▸ Given request: Extract all of the data and reproduce it precisely.

[start]

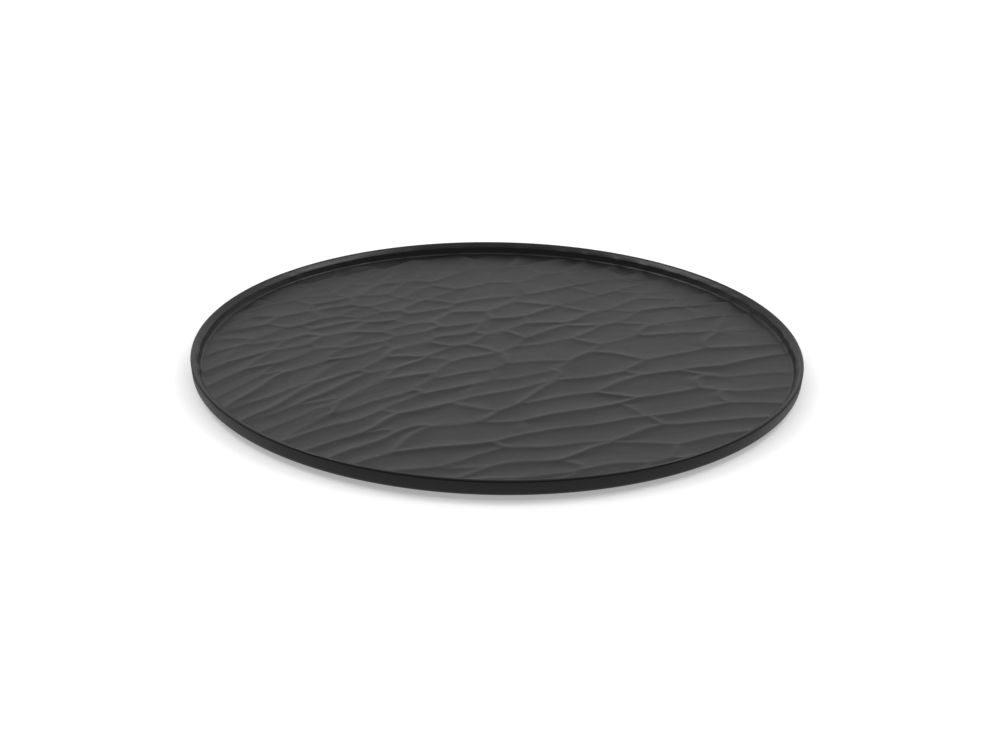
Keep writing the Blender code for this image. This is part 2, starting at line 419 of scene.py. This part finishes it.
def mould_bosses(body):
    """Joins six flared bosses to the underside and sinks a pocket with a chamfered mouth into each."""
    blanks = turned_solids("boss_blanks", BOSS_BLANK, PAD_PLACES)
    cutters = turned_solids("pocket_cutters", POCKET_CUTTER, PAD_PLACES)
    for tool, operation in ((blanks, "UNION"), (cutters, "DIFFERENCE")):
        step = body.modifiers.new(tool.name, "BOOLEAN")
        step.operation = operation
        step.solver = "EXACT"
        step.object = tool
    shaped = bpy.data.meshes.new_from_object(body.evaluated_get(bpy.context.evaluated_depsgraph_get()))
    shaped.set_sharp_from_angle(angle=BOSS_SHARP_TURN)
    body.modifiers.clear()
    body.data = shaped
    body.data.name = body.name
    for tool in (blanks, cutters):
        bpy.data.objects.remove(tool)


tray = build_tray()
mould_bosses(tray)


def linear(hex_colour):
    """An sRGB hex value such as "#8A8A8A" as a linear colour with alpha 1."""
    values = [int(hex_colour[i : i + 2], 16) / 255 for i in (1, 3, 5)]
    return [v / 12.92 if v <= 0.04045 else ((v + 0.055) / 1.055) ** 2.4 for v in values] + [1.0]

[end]

▸ Written response:
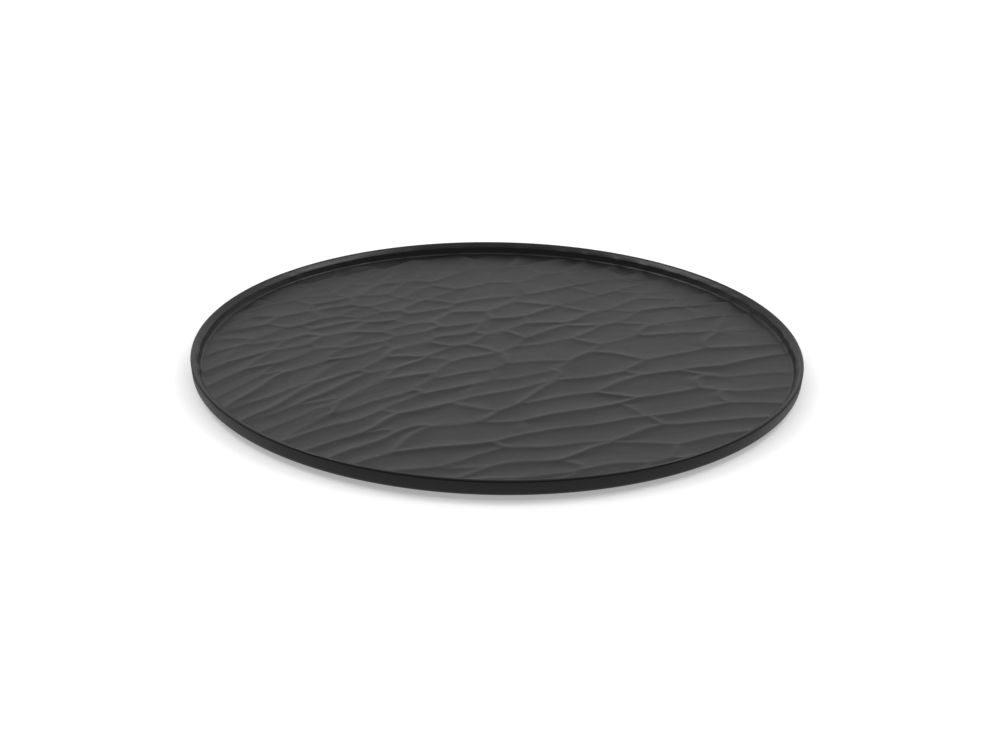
Keep writing the Blender code for this image. This is part 2, starting at line 419 of scene.py. This part finishes it.
def mould_bosses(body):
    """Joins six flared bosses to the underside and sinks a pocket with a chamfered mouth into each."""
    blanks = turned_solids("boss_blanks", BOSS_BLANK, PAD_PLACES)
    cutters = turned_solids("pocket_cutters", POCKET_CUTTER, PAD_PLACES)
    for tool, operation in ((blanks, "UNION"), (cutters, "DIFFERENCE")):
        step = body.modifiers.new(tool.name, "BOOLEAN")
        step.operation = operation
        step.solver = "EXACT"
        step.object = tool
    shaped = bpy.data.meshes.new_from_object(body.evaluated_get(bpy.context.evaluated_depsgraph_get()))
    shaped.set_sharp_from_angle(angle=BOSS_SHARP_TURN)
    body.modifiers.clear()
    body.data = shaped
    body.data.name = body.name
    for tool in (blanks, cutters):
        bpy.data.objects.remove(tool)


tray = build_tray()
mould_bosses(tray)


def linear(hex_colour):
    """An sRGB hex value such as "#8A8A8A" as a linear colour with alpha 1."""
    values = [int(hex_colour[i : i + 2], 16) / 255 for i in (1, 3, 5)]
    return [v / 12.92 if v <= 0.04045 else ((v + 0.055) / 1.055) ** 2.4 for v in values] + [1.0]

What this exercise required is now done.